Authors built a static bug-finding tool, Coverity, and apply it in practice.


  • Coverity has false-positives (coverity flags code that is not erroneous) and false-negatives (some errors are not flagged).
  • "Circa 2000, unsoundness [having false-negatives] was controversial in the research community, though it has since become almost a de facto tool bias for commercial products and many research projects."
  • Sales strategy: Send an engineer and salesperson to the client, run the tool on their codebase, the engineer helps with "unique" client configurations and helps educate the client. This is a tough hurdle for the system, because no time to cherry-pick results and massage configuration.

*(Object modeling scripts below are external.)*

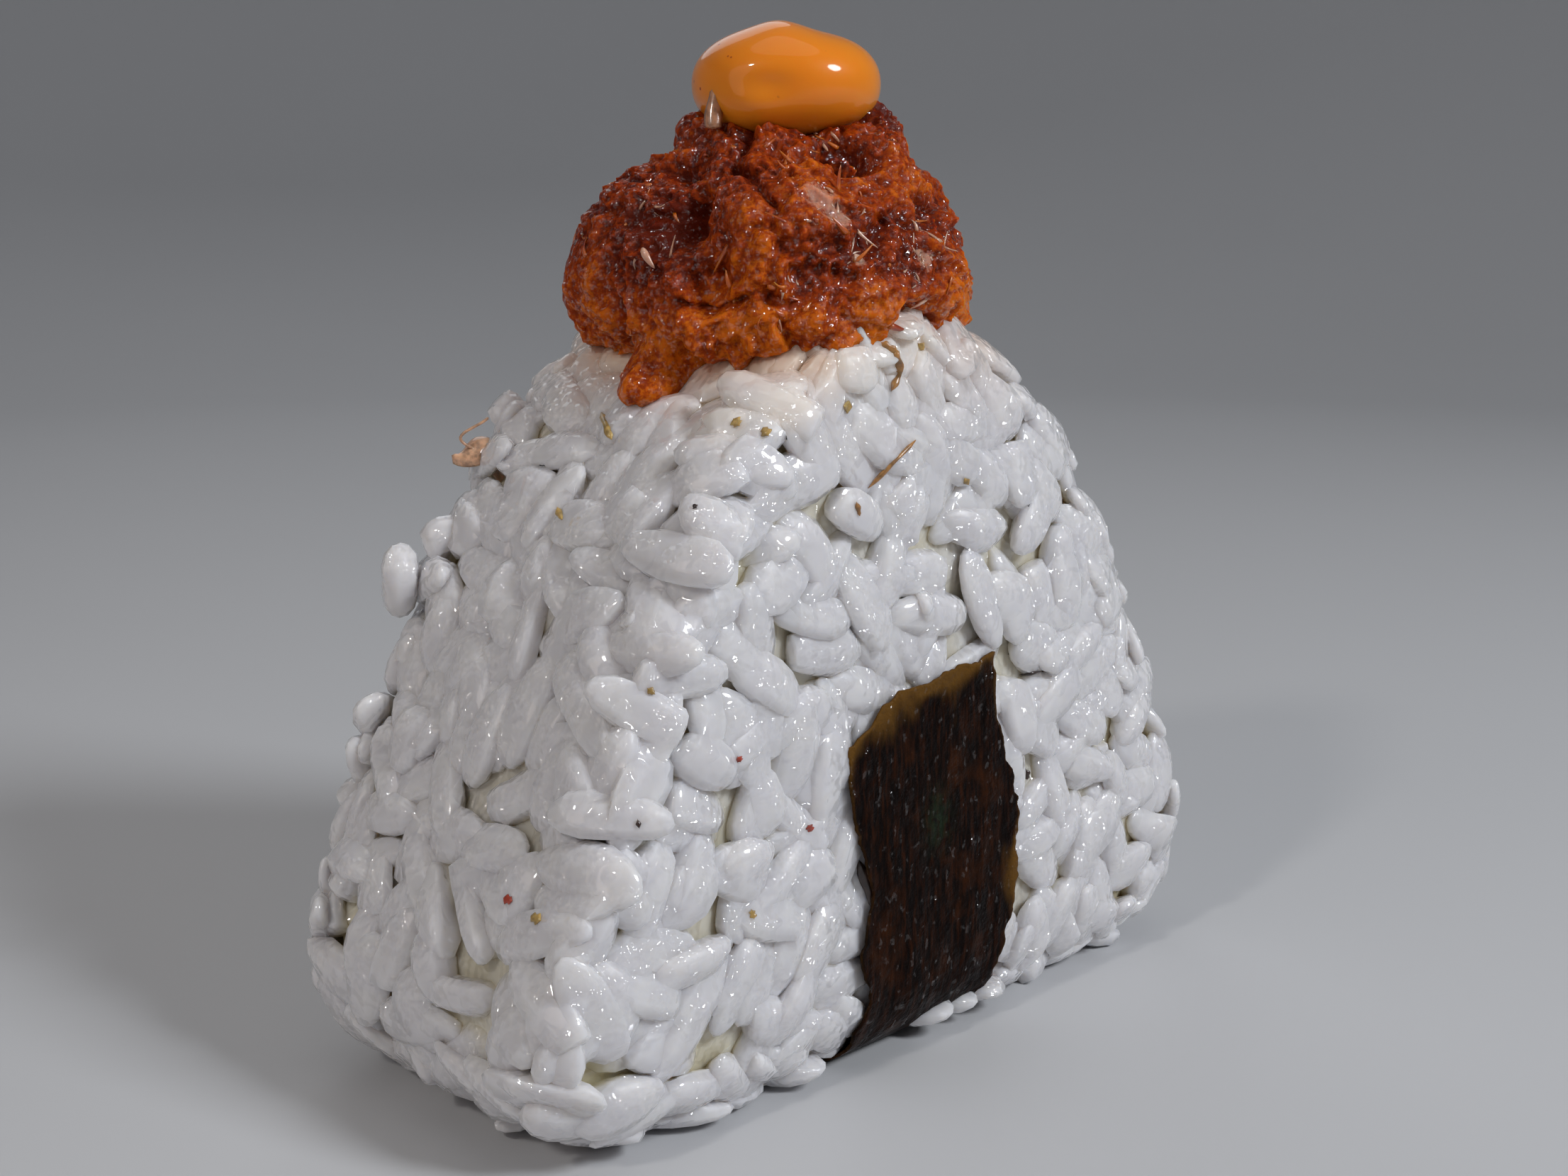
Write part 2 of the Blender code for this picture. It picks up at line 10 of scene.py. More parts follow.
import bpy
import numpy as np
from bpy.props import FloatProperty, FloatVectorProperty, IntProperty, PointerProperty
from bpy.types import Operator, Panel, PropertyGroup
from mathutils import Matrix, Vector

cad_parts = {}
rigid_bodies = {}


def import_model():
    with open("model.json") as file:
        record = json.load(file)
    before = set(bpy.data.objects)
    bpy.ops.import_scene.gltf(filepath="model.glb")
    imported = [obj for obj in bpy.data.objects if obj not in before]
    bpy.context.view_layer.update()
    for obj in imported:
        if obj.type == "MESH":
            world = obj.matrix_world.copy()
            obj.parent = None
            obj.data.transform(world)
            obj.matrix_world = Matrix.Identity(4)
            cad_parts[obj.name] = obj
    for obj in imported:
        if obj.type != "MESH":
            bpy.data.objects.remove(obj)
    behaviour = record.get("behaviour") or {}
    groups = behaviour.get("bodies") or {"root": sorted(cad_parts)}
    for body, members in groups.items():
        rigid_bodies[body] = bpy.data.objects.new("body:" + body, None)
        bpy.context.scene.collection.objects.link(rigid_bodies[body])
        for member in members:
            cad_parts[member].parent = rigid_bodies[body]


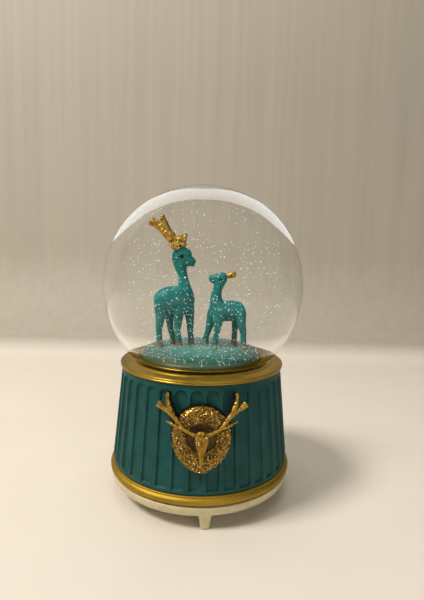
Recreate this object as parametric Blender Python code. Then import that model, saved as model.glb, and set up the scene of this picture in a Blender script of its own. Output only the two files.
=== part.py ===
"""Musical snow globe: a glass globe with two deer on a fluted drum base, a wind-up movement inside.

Lengths in this file are millimetres and are turned into metres when a piece is made.
+Z is up, the front of the globe faces -Y, and the origin is on the table under its axis.
"""

import math

import bmesh
import bpy
from mathutils import Matrix, Vector

METRES = 0.001
GAP = 0.3

# Glass globe
GLOBE_RADIUS = 50.0
GLASS_WALL = 2.0
GLOBE_CENTRE = 103.8
NECK_RADIUS = 32.6
NECK_BOTTOM = 57.0
BUNG_FLANGE = 2.9
BUNG_HOLLOW_RADIUS = 18.0
FILLER_X = 9.0
FILLER_RADIUS = 2.3
FILLER_HEAD_RADIUS = 3.6
FILLER_HEAD_HEIGHT = 1.5

# Mound the deer stand on
MOUND_RADIUS = 29.9
MOUND_FOOT = 65.3
MOUND_EDGE = 67.0
MOUND_TOP = 73.6

# Gold collar, drum, gold band and cream tray
COLLAR_RADIUS = 41.35
COLLAR_BOTTOM = 64.2
COLLAR_TOP = 66.0
LIP_RADIUS = 34.9
LIP_TOP = 67.0
DRUM_TOP = 63.9
DRUM_TOP_RADIUS = 40.2
DRUM_WAIST = 22.0
DRUM_WAIST_RADIUS = 44.3
DRUM_BOTTOM = 16.4
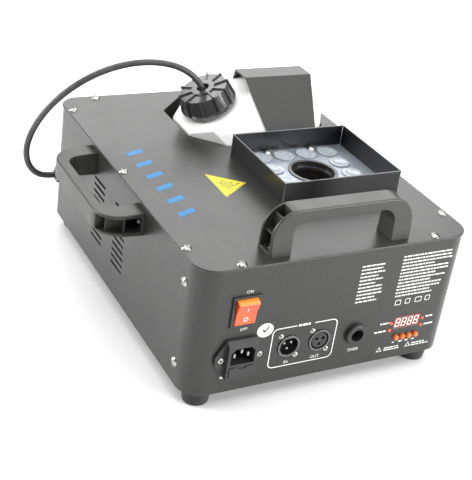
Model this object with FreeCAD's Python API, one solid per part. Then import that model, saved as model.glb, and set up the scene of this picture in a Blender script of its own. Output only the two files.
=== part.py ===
import FreeCAD, Part
import math
import os

# Vertical fog machine: a low sheet-metal case on rubber feet.  Fog leaves upward through a
# nozzle in a ring of lamps, and a jerry-can tank stands in a well behind them.
# Frame: origin on the floor under the middle of the case, +Z up, the control panel faces -Y
# and +X points right along the panel.  All sizes are in millimetres.

V = FreeCAD.Vector
X, Y, Z = V(1, 0, 0), V(0, 1, 0), V(0, 0, 1)

# ---------------------------------------------------------------- driving dimensions
# case
case_w = 294.0
case_d = 380.0
case_top = 153.0
foot_h = 18.0
sheet = 1.5
cover_t = 2.0
corner_r = 22.0
overhang = 1.0
flange_w = 13.0
seam_y = -155.0
seam_gap = 0.3
lap = 12.0
sheet_gap = 0.2
tray_lip = 15.0

# screws
m5_r = 2.5
m5_head_r = 5.0
m5_head_h = 3.0
m6_r = 3.0
m6_head_r = 6.0
m6_head_h = 3.6
m3_r = 1.5
m3_head_r = 3.0
m3_head_h = 1.8
rivet_head_h = 1.2
rivet_hole_r = 1.0
hole_gap = 0.2

# cover screws: inset from the case edge and places along it
cover_screw_inset = 5.5
cover_screw_side_ys = (-147.0, 5.0, 156.0)
cover_screw_front_xs = (-105.0, 105.0)
cover_screw_back_xs = (-105.0, 114.0)
side_screw_y = -161.5
side_screw_zs = (41.0, 128.0)

# vent slots
vent_cols = ((-24.5, 5.0), (33.5, 64.0))
vent_rows = 10
vent_pitch = 7.45
vent_z = 52.0
vent_h = 3.0

# feet
foot_x = 125.0
foot_y = 170.0
foot_top_r = 15.0
foot_base_r = 12.5

# tank well and its opening in the cover
well_x0, well_x1 = -41.0, 130.0
well_y0, well_y1 = 39.5, 172.0
well_chamfer = 33.0
well_wall = 1.0
well_floor = 32.0
well_lip = 3.5

# tank
tank_gap = 3.0
tank_back_gap = 24.0
tank_chamfer = 30.0
tank_wall = 1.8
tank_slope = 27.0
tank_side_lean = 16.5
neck_y = 100.0
neck_x = -3.5
neck_r = 22.8
neck_wall = 2.4
neck_len = 20.0
bead_r = 24.2
bead_h = 1.6

# cap
cap_r0 = 31.5
cap_r1 = 28.5
cap_h = 20.0
cap_lift = 4.8
cap_bore_r = 24.6
cap_top_t = 3.2
cap_ribs = 10
cap_rib_t = 1.8
cap_rib_h = 2.0
cap_rim_h = 2.6
cap_boss_r = 13.0
cap_boss_h = 1.8
cap_hole_r = 7.0
seal_t = 1.4
seal_gap = 0.1

# tank bracket
strap_t = 2.0
strap_top = 207.0
strap_y0, strap_y1 = 94.4, 119.6
strap_x0, strap_x1 = 32.5, 117.0
strap_front_run = 1.0
strap_back_run = 0.673
strap_taper = 0.257
strap_foot_len = 20.0
strap_screw_in = 6.5
strap_foot_y1 = 187.0
strap_gap = 0.6

# lamp head
lamp_x, lamp_y = 51.5, -40.0
shroud_w = 137.0
shroud_d = 114.0
shroud_h = 25.0
shroud_t = 1.2
shroud_flange = 12.0
corner_slit = 0.4
plate_t = 1.5
lamp_pitch_x = 27.0
lamp_pitch_y = 26.0
lens_r = 11.0
lens_h = 12.5
lens_gap = 0.3
board_t = 1.6
lamp_screw_dx = 27.0
lamp_screw_dy = 50.4
sleeve_r = 25.0
sleeve_wall = 2.0
sleeve_len = 27.0
sleeve_lip = 1.6
collar_r = 20.5

# handles
handle_len = 152.0
handle_h = 44.0
handle_foot_w = 25.0
handle_top_w = 20.0
handle_grip_t = 10.0
handle_arm_t = 21.0
handle_bend_r = 26.0
handle_gap_r = 14.0
handle_wall = 2.2
top_handle_y = -170.0
side_handle_y = 8.0
side_handle_z = 133.5

# control panel: all on the outer face at y = -case_d / 2
switch_x, switch_z = -97.7, 106.5
switch_w, switch_h = 28.0, 32.0
switch_rim_t = 2.0
switch_depth = 24.0
rocker_w = 20.6
rocker_r = 13.8
rocker_gap = 0.4
rocker_pivot_in = 1.5
rocker_tilt = 11.0
rocker_face_mid = 5.2
rocker_face_end = 7.0
rocker_back = 5.0
rocker_pin_r = 1.5
rocker_pin_len = 1.4
pin_gap = 0.05

inlet_x, inlet_z = -97.2, 57.5
inlet_flange_w = 51.0
inlet_flange_t = 3.0
inlet_screw_dx = 20.0
inlet_w, inlet_h = 30.0, 40.0
inlet_raise = 8.0
inlet_bevel = 5.0
inlet_depth = 26.0
socket_w, socket_h = 24.5, 17.5
socket_depth = 18.0
socket_dz = 4.6
blade_w, blade_h = 2.0, 4.0
blade_dx = 7.0
earth_rise, line_drop = 3.2, 0.8
drawer_w, drawer_h = 25.0, 11.0
drawer_depth = 23.0
drawer_dz = -12.6
drawer_gap = 0.3
drawer_proud = 0.8

xlr_in_x, xlr_out_x, xlr_z = -44.4, -10.4, 57.5
xlr_ring_r = 11.7
xlr_ring_wall = 2.0
xlr_depth = 24.0
xlr_cup_depth = 15.0
xlr_proud = 1.2
xlr_plate_w, xlr_plate_h = 26.0, 31.0
xlr_screw_dx, xlr_screw_dz = 9.5, 12.0
xlr_insert_r = 8.3

timer_x, timer_z = 30.5, 57.0
timer_bezel_r = 11.5
timer_bezel_h = 4.5
timer_body_r = 8.0
timer_hole_r = 6.8
timer_hole_depth = 10.5
timer_insert_r = 6.3
timer_insert_t = 4.0
timer_depth = 14.0

display_x, display_z = 91.0, 60.5
display_w, display_h = 32.0, 14.0
led_r = 1.5
led_dx = (-16.6 - 2.5, 16.6 + 2.5)
led_dz = (0.5, -8.0)
button_x, button_z = 81.5, 42.8
button_pitch = 7.9
button_names = ("menu", "up", "down", "enter")
button_r = 2.7
button_proud = 3.0
button_travel = 0.8
button_gap = 0.3
button_rim = 0.9
panel_board_in = 9.0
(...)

  • Educating users is difficult:
    • Initially the tool used the output of Make to learn how to compile source-code, and where the source-code was.
      • Clients have bespoke build systems and might not even know about Make.
        • Later on, the tool intercepted syscalls to learn the compiler invocation and context. But this needs the commandline.
          • Client developers don't necessarily build from the commandline.
  • Clients are often risk-averse to change, so you have to work around broken software instead of fixing it.
  • Compilers deviate from language standard intentionally and otherwise.
  • Often clients want to buy their tool, but restrict their source code.
  • Some clients don't believe that bugs the tool finds are real bugs. They often depend on non-standard behavior.
    • Some clients try to argue with you, often emotionally. It's best not to argue; try to make a meeting with their peers.
  • Upgrading tool to catch more bugs negatively effects metrics for managers.
  • Determinism is more important to users than finding more bugs.
  • Deep analysis can catch bugs, but those are hard to explain to users (e.g. races).
  • Checking for trivial bugs is still useful. Given enough code, they will occur.